In this case, it turned into emails between us, the client and the phone system provider, basically the phone guys saying we don't know what were doing and can't open a simple port. Us saying we need more information that they can't seem to provide. The guy even threatened to remove the sonicwall and replace it with his own router. (Seriously?!). We responded that removing this will cause a multitude of other problems. We've dealt with plenty of VOIP systems (we've been running on VOIP internally for 7 years now). and it needs to be planned correctly and set up properly. What I can already see happening (as its happened with other clients) is this system will get set up, but have problems with call quality, dropped calls, etc. Then the blame will then be pushed to us since we control the network.

I don't want to put my client in the middle of a pissing contest between the phone guys and us, but i'm also not willing to take any of the blame when this system doesn't work because it wasn't planned out, or installed correctly. We are contracted for support, but we don't cover the phone system. so when the phone guys are trying to pass this off as "just type in the port and click open". It's not as simple as it sounds. I can already see a slew of support requests once this gets set up.

Sorry for the wall of text, just curious as to how you handle these types of situations. We are contracted to provide unlimited support, but in my opinion, this doesn't fall under support, but rather a project/deployment, that we need to assist with, so this would be billable, which i'm sure my client won't be happy about.
 
I wouldn't put up with this crap from the phone company either... Well said. They regularly screw stuff up for us, and then it is a LOT of work to ever get it fixed because usually they need to go through an entire circuit-order to get something fixed (like an IP address).

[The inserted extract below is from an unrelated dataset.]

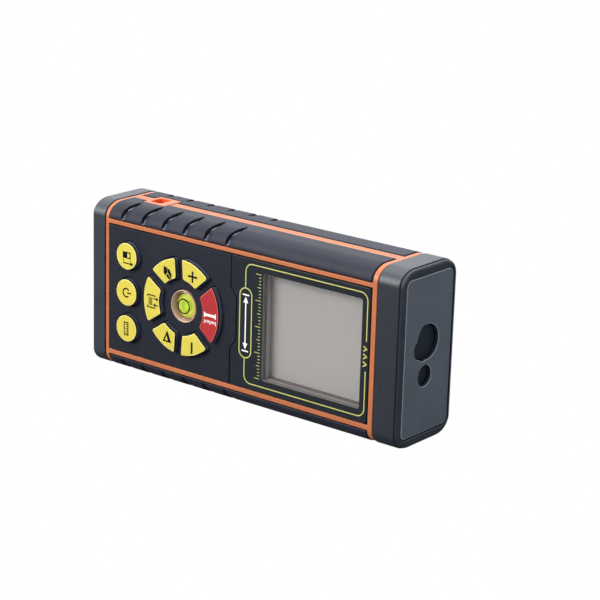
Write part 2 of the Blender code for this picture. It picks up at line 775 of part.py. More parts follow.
def lcd_holder():
    holder = box("lcd_holder", (8.0, 44.6), (LEDGE_Y, LCD_Y[1]), (8.5, 41.5))
    cut(
        holder,
        box("tunnel", (9.8, 42.8), ALL, (10.2, 40.0)),
        box("pocket", widen(LCD_X, GAP), (LCD_Y[0] - GAP, OUT), widen(LCD_Z, GAP)),
        box("flex_slot", (5.0, 9.0), (-8.2, OUT), (19.9, 30.1)),
    )
    finish(holder, HOLDER)


def main_board():
    board = box("main_board", (-46.0, 44.4), BOARD_Y, BOARD_Z)
    for name, x, top, z in CHIPS:
        join(board, box(name, x, (BOARD_Y[1] - CHIP_SINK, top), z))
    finish(board, BOARD)


# ---------------------------------------------------------------- optics
RECEIVER_HOLE_R = 5.0
LASER_HOLE_R = 3.05
LOBE, LOBE_R = (-2.7, 26.1), 2.75  # a second circle that widens the receiver's hole
WINDOW_BACK, WINDOW_FACE, WINDOW_BEVEL = 53.2, 54.1, 0.12
BRACKET_HOLE_R = 1.1
# radius, x
BRACKET_PROFILE = ((0, 16.0), (3.2, 16.0), (6.3, 43.6), (6.3, 52.2), (0, 52.2))
LIGHT_PATH_PROFILE = (
    (0, 10.0), (2.1, 10.0), (2.3, 17.3), (5.2, 42.4),
    (5.2, 47.7), (5.6, 47.9), (5.6, OUT), (0, OUT),
)
BARREL_PROFILE = ((0, 28.6), (2.3, 28.6), (2.3, 30.0), (3.0, 30.0), (3.0, 51.8), (0, 51.8))
LASER_LENS_PROFILE = ((0, 48.8), (2.2, 49.2), (2.2, 50.0), (0, 50.6))
RECEIVER_LENS_PROFILE = (
    (0, 48.6), (2.6, 48.75), (5.3, 49.3), (5.3, 50.1), (2.6, 51.2), (0, 51.6),
)


def nose_plate():
    plate = prism_x("nose_plate", plate_outline(), (PLATE_BACK + GAP, PLATE_FACE))
    cut(
        plate,
        rod("receiver_hole", RECEIVER_HOLE_R, ALL, "X", RECEIVER, 28),
        rod("lobe", LOBE_R, ALL, "X", LOBE, 20),
        rod("laser_hole", LASER_HOLE_R, ALL, "X", LASER, 24),
    )
    finish(plate, PLATE)


def window(name, centre, radius):
    """A disc behind the nose plate, bevelled on its outer face."""
    profile = (
        (0, WINDOW_BACK),
        (radius, WINDOW_BACK),
        (radius, WINDOW_FACE - WINDOW_BEVEL),
        (radius - WINDOW_BEVEL, WINDOW_FACE),
        (0, WINDOW_FACE),
    )
    finish(turned(name, profile, "X", centre, 24), DARK_GLASS)


def optical_bracket():
    """The casting with the receiver's cone, the barrel's clamp and a flat web."""
    bracket = turned("optical_bracket", BRACKET_PROFILE, "X", RECEIVER, 20)
    join(
        bracket,
        rod("clamp", 4.5, (33.0, 46.0), "X", LASER, 18),
        box("web", (17.0, 45.0), (-0.2, 1.4), about(MID_Z, 13.0)),
    )
    cut(
        bracket,
        turned("light_path", LIGHT_PATH_PROFILE, "X", RECEIVER, 20),
        rod("barrel_bore", 3.3, (25.0, OUT), "X", LASER, 18),
        box("barrel_way", (25.0, 32.7), (-3.0, 3.0), about(LASER_Z, 3.6)),
        *[rod("screw_hole", BRACKET_HOLE_R, (-5.0, 5.0), "Y", at, 12) for at in BRACKET_SCREWS],
    )
    finish(bracket, ZINC)


def laser_barrel():
    barrel = turned("laser_barrel", BARREL_PROFILE, "X", LASER, 18)
    finish(cut(barrel, rod("mouth", 2.5, (46.5, OUT), "X", LASER, 18)), BRASS)


# ---------------------------------------------------------------- power
DOOR_THICK = 1.5
PIN_R = 0.4
PIN_OUT, PIN_IN = 0.9, 1.0  # hinge pins beyond and inside the door's ends
THUMB_LINES = ((-44.0, 5.0), (-42.2, 4.2), (-40.4, 3.4))  # x, half length
THUMB_LINE_HALF, THUMB_LINE_DEPTH = 0.35, 0.5
CELL_R, CELL_LENGTH = 5.25, 44.5
SPRING_TURNS, SPRING_STEPS = 3.5, 10  # steps are per turn
SPRING_BASE_R, SPRING_TIP_R = 3.3, 1.9
WIRE_R, WIRE_SIDES = 0.3, 5


def back_cover():
    outline = rounded(PANEL_X, PANEL_Z, (PANEL_CORNER, PANEL_CORNER), 2)
    cover = prism_y("back_cover", outline, (BACK_Y - PANEL_THICK, BACK_Y))
    cut(
        cover,
        box("door_way", DOOR_OPEN_X, ALL, DOOR_OPEN_Z),
        box("pin_notch", about(HINGE_X, 0.55), (10.0, 12.15), about(MID_Z, 13.0)),
        *[rod("head_hole", SCREW_HEAD_HOLE_R, ALL, "Y", at, 16) for at in CASE_SCREWS],
    )
    finish(cover, NAVY)


def battery_door():
    """The door with its hinge pins and three grooves at the far end from them."""
    tail, hinge = DOOR_X
    inner, outer = BACK_Y - DOOR_THICK, BACK_Y
    profile = [
        # x, y
        (tail, inner), (hinge - 0.3, inner), (hinge, inner + 0.4),
        (hinge, outer - 0.4), (hinge - 0.3, outer), (tail, outer),
    ]
    door = loft("battery_door", [[(x, y, z) for x, y in profile] for z in DOOR_Z])
    low, high = DOOR_Z
    join(
        door,
        rod("pin", PIN_R, (low - PIN_OUT, low + PIN_IN), "Z", HINGE, 12),
        rod("pin", PIN_R, (high - PIN_IN, high + PIN_OUT), "Z", HINGE, 12),
    )
    line_y = (BACK_Y - THUMB_LINE_DEPTH, OUT)
    for x, half in THUMB_LINES:
        cut(door, box("thumb_line", about(x, THUMB_LINE_HALF), line_y, about(MID_Z, half)))
    finish(door, NAVY, (HINGE_X, HINGE_Y, MID_Z))


def cell(name, z, plus_end, side):
    """A cylinder cell; side is the x direction in which its raised plus contact points."""
    minus_end = plus_end - side * CELL_LENGTH
    shoulder = plus_end - side * 0.9
    profile = [
        (0, minus_end), (4.6, minus_end), (CELL_R, minus_end + side * 0.5),
        (CELL_R, plus_end - side * 1.6), (4.7, shoulder), (1.9, shoulder),
        (1.9, plus_end), (0, plus_end),
    ]
    finish(turned(name, profile, "X", (CELL_Y, z), 20), CELL)


def spring(name, z, x_base, x_tip):
    """A conical contact spring, wide at its plate."""
    count = int(SPRING_TURNS * SPRING_STEPS)
    pitch = (x_tip - x_base) / (2 * math.pi * SPRING_TURNS)  # per radian
    sides = [2 * math.pi * k / WIRE_SIDES for k in range(WIRE_SIDES)]
    rings = []
    for i in range(count + 1):
        share = i / count
        angle = 2 * math.pi * SPRING_TURNS * share
        radius = SPRING_BASE_R - (SPRING_BASE_R - SPRING_TIP_R) * share
        outward = Vector((0.0, math.cos(angle), math.sin(angle)))
        along = Vector((pitch, -radius * math.sin(angle), radius * math.cos(angle))).normalized()
        across = along.cross(outward)
        centre = Vector((x_base + (x_tip - x_base) * share, CELL_Y, z)) + outward * radius
        rings.append(
            [centre + WIRE_R * (math.cos(b) * outward + math.sin(b) * across) for b in sides]
        )
    finish(loft(name, rings), STEEL)


# ---------------------------------------------------------------- fasteners
CASE_HEAD_R, CASE_SHANK_R = 1.9, 1.0
CASE_HEAD_Y, CASE_HEAD_HEIGHT, CASE_TIP_Y = 10.7, 1.4, -4.6
CROSS_HALF_WIDTH, CROSS_HALF_LENGTH = 0.14 * CASE_HEAD_R, 0.6 * CASE_HEAD_R
CROSS_DEPTHS = (0.6, 0.65)
# radius, y
CASE_SCREW_PROFILE = (
    (0, CASE_TIP_Y), (CASE_SHANK_R * 0.5, CASE_TIP_Y + 0.4), (CASE_SHANK_R, CASE_TIP_Y + 1.2),
    (CASE_SHANK_R, CASE_HEAD_Y - CASE_HEAD_HEIGHT), (CASE_HEAD_R, CASE_HEAD_Y - CASE_HEAD_HEIGHT),
    (CASE_HEAD_R, CASE_HEAD_Y - 0.35), (CASE_HEAD_R * 0.7, CASE_HEAD_Y), (0, CASE_HEAD_Y),
)
BRACKET_SCREW_PROFILE = (
    (0, -1.9), (1.1, -1.9), (1.6, -1.5), (1.6, -0.5),
    (0.8, -0.5), (0.8, 7.0), (0.4, 8.0), (0, 8.4),
)


def case_screw(name, at):
    """A pan head screw driven along -Y, with a cross recess."""
    body = turned(name, CASE_SCREW_PROFILE, "Y", at, 14)
    halves = (CROSS_HALF_LENGTH, CROSS_HALF_WIDTH)
    for depth, (half_x, half_z) in zip(CROSS_DEPTHS, (halves, halves[::-1])):
        slot_y = (CASE_HEAD_Y - depth, CASE_HEAD_Y + 1.0)
        cut(body, box("cross", about(at[0], half_x), slot_y, about(at[1], half_z)))
    finish(body, STEEL)


def bracket_screw(name, at):
    """A plain screw driven along +Y into a post of the rear housing."""
    finish(turned(name, BRACKET_SCREW_PROFILE, "Y", at, 14), STEEL)


# ---------------------------------------------------------------- plain blocks
CONTACT_Y = about(CELL_Y, 4.0)
CONTACT_X = (-47.45, -47.1)
# name, x range, y range, z range, material
BLOCKS = (
    ("lcd_panel", LCD_X, LCD_Y, LCD_Z, LCD),
    ("lcd_flex", (5.2, 8.8), (-7.8, -7.6), (20.3, 29.7), FLEX),
    ("sensor_board", (14.5, 15.5), (-5.6, 6.8), (21.4, 36.0), BOARD),
    ("sensor_shield", (11.2, 14.2), (-4.4, 5.6), (23.7, 33.7), STEEL),
    ("contact_front", (1.6, 1.95), about(CELL_Y, 4.5), about(MID_Z, 9.8), STEEL),
    ("contact_plus", CONTACT_X, CONTACT_Y, about(CELL_LOW, 4.0), STEEL),
    ("contact_minus", CONTACT_X, CONTACT_Y, about(CELL_HIGH, 4.0), STEEL),
)


# ---------------------------------------------------------------- assembly
front_housing()
rear_housing()
nose_cap()
tail_cap()
grip_pad("grip_upper_front", -1, 1)
grip_pad("grip_upper_back", 1, 1)
grip_pad("grip_lower_front", -1, -1)
grip_pad("grip_lower_back", 1, -1)
strap_eyelet()

keypad_panel()
for key_name in KEYS:
    key_cap(key_name)
dome_sheet()
level()
display_bezel()
display_window()
lcd_holder()
main_board()
finish(turned("buzzer", BUZZER_PROFILE, "Y", (-18.0, 25.0), 20), BLACK)

nose_plate()
window("receiver_window", RECEIVER, 5.6)
window("laser_window", LASER, 3.4)
optical_bracket()
laser_barrel()
finish(turned("laser_lens", LASER_LENS_PROFILE, "X", LASER, 18), GLASS)
finish(turned("receiver_lens", RECEIVER_LENS_PROFILE, "X", RECEIVER, 24), GLASS)

back_cover()
battery_door()
cell("battery_1", CELL_HIGH, 0.95, 1)
cell("battery_2", CELL_LOW, -46.75, -1)
spring("battery_spring_1", CELL_HIGH, -46.75, -44.25)
spring("battery_spring_2", CELL_LOW, 1.15, -1.55)

for block_name, *ranges, block_material in BLOCKS:
    finish(box(block_name, *ranges), block_material)
for number, place in enumerate(CASE_SCREWS, 1):
    case_screw(f"case_screw_{number}", place)
for number, place in enumerate(BRACKET_SCREWS, 1):
    bracket_screw(f"bracket_screw_{number}", place)
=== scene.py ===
"""Looks of a hand-held laser distance meter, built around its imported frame.

The body lies along X with its nose towards +X. The keys and the display look towards -Y,
the battery door towards +Y, and the strap eyelet is on the +Z side. Lengths are in
millimetres: X and Y from the middle of the body, Z from its low side. place() turns them
into metres in the frame.
"""

import math
from collections import namedtuple

import bmesh
import bpy
from mathutils import Matrix, Vector


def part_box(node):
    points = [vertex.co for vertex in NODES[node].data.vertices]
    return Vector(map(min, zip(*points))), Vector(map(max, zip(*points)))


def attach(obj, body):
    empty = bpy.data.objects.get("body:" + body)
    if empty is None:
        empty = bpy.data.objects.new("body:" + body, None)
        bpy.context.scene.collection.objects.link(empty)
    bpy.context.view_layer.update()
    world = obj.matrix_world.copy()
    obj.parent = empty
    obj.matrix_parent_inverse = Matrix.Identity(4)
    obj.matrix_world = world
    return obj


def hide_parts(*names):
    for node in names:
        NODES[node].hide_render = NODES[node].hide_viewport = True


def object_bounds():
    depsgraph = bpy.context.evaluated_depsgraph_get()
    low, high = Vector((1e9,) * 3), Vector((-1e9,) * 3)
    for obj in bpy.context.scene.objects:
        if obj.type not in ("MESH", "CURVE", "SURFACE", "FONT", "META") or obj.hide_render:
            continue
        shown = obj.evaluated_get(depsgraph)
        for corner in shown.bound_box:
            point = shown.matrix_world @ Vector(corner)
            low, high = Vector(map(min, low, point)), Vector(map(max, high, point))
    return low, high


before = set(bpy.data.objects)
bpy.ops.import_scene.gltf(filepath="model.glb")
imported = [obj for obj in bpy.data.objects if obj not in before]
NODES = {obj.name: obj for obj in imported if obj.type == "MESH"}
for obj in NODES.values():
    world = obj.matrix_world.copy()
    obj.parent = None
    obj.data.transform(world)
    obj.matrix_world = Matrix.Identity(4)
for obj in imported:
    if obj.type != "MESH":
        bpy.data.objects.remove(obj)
CAD_LO, CAD_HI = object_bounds()
MM = 0.001
BACK = 12.5
SHIFT_Y = CAD_HI.y / MM - BACK  # from the body's middle to the frame's origin
Span = namedtuple("Span", "x y z")


def place(point):
    return Vector((point[0] * MM, (point[1] + SHIFT_Y) * MM, point[2] * MM))


def span(node):
    """A CAD node's extent as (low, high) pairs in millimetres."""
    low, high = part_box(node)
    return Span(*[
        (round(low[i] / MM - shift, 3), round(high[i] / MM - shift, 3))
        for i, shift in enumerate((0.0, SHIFT_Y, 0.0))
    ])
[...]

Heck, one of my sites has a little Ciena box to do the hand-off of a WAN circuit, and they are giving it to us via Copper, BUT I have fiber between that and the MDF wiring closet.

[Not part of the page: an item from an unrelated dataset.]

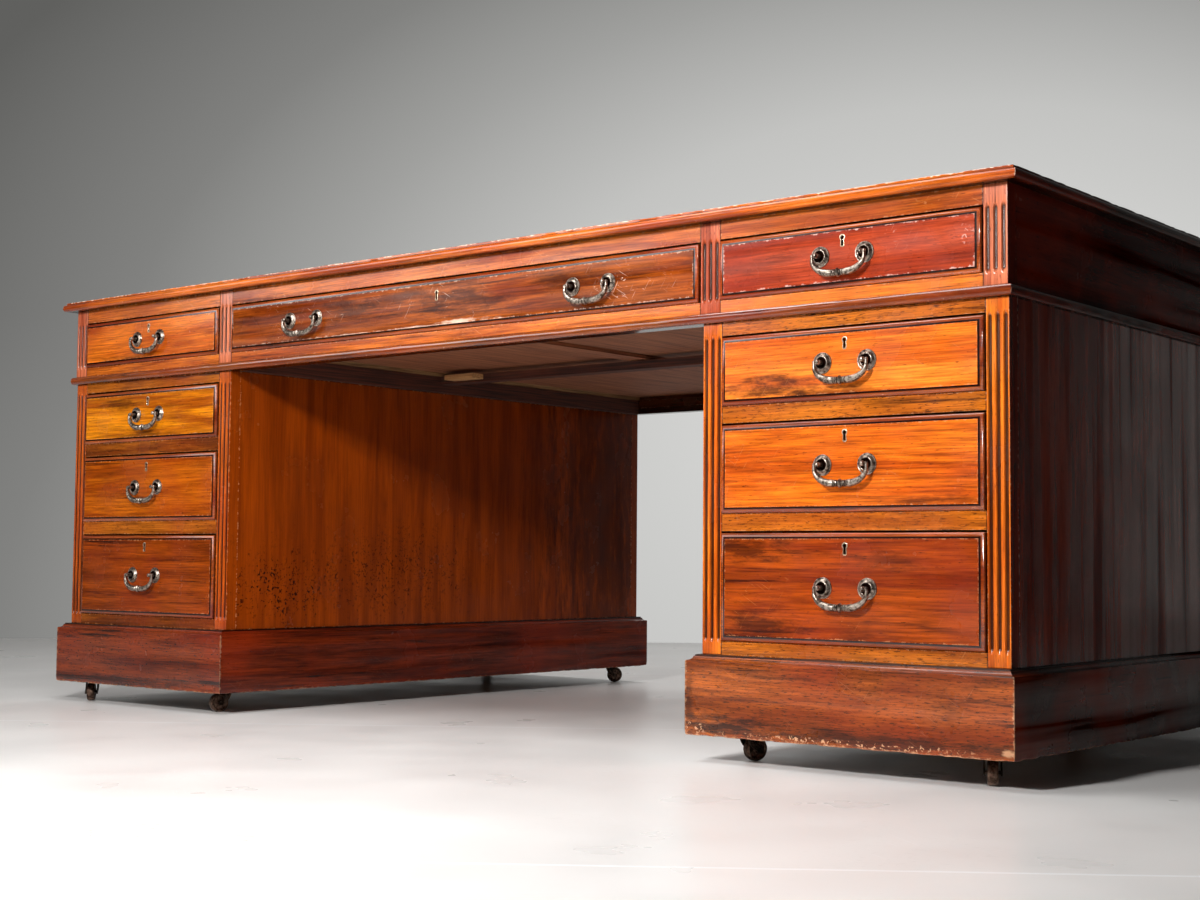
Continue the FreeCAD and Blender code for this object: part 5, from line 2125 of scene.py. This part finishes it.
@dataclass
class Drawer:
    """Drawer with a moulded front, its box, lock, rosettes and bails."""

    name: str
    face: Face
    finish: str
    handles: tuple[str, ...]
    side_gap: float = 1 * MM
    mould: float = 8 * MM
    proud: float = 6 * MM
    lip: float = 1 * MM
    quirk: float = 1.2 * MM
    flat: float = 0.8 * MM
    front_back: float = 16 * MM
    box_gap: float = 0.8 * MM
    side_thick: float = 11 * MM
    back_thick: float = 10 * MM
    bottom_thick: float = 8 * MM
    bottom_rise: float = 8 * MM
    top_drop: float = 6 * MM
    back_drop: float = 5 * MM
    muntin: float = 44 * MM
    muntin_drop: float = 0.8 * MM
    lock: tuple[float, float, float] = (62 * MM, 8 * MM, 40 * MM)

    def __post_init__(self) -> None:
        """Reads the drawer's place from its node."""
        self.node = f"{self.name}_drawer"
        self.low, self.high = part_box(self.node)
        self.width = self.high.x - self.low.x
        self.wide = len(self.handles) > 1
        proudest = self.low.y if self.face is Face.FRONT else -self.high.y
        handle = SwanNeckHandle()
        # the post is the proudest part of the node
        self.field_y = proudest + handle.pivot_proud + 4.6 * MM
        self.frame_y = self.field_y + self.proud
        self.turn = Matrix.Identity(4) if self.face is Face.FRONT else Matrix.Rotation(math.pi, 4, "Z")
        self.centre_x = (self.low.x + self.high.x) / 2 * (1 if self.face is Face.FRONT else -1)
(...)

I asked AT&T to put in a Transceiver... Nope - that would require a new circuit request. Why someone cannot simply change how they hand-off a circuit, I will never know.

Anyway, I completely relate. The best irony is you cannot simply open a port without knowing if it is a TCP or a UDP port... There is no such thing as an IP Port... Ports operate at the Session Layer of the OSI model NOT the Network layer! Internet protocol itself has no ports!

Now for me, personally, I have gotten away from ports to prevent spoofing or mascaraing; instead, I specify the actual protocol Application, and the firewall inspects it all the way to Layer-7. If someone tries running RDP throughTCP Port 443 or something, it is NOT going to go through unless I allow the application RDP...

For example, here is a rule that allows ping/icmp, and Microsoft's kerberos and RPC. It's probably for a Domain Controller or something, I did not actually look at the Policy Rule other than to show what I mean.



upload_2015-7-31_15-54-29.png



If they are asking, they probably want you to open tcp/5060 and udp/5060. Here is the application info in an advanced Application-Layer Firewall

upload_2015-7-31_16-16-22.png
 
I had a location with a problem with phantom calls. Previous tech opened 5060, and it worked for a while, but once the open port was found, they were pounded with people trying to register their phones with their server. Call the trunk provider, and get the IPs to whitelist. We also had to open 10000-20000 udp and another port for the HUD, but I forgot which one. We only had to open HUD port because we had remote phones. 5060 was for registration.
 
I would just tell the idiots asking for the port to be open that you need to know the full details. Perhaps send them a simple template such as port number : protocol etc where they fill it in. Make it clear that until the details are given nothing will be actioned, and if they don't know, they'll need to look into their own product and find out.

Clowns.
 
From the looks of things, you need to open both UDP 5060 and TCP 5060; hence, two (2) ports.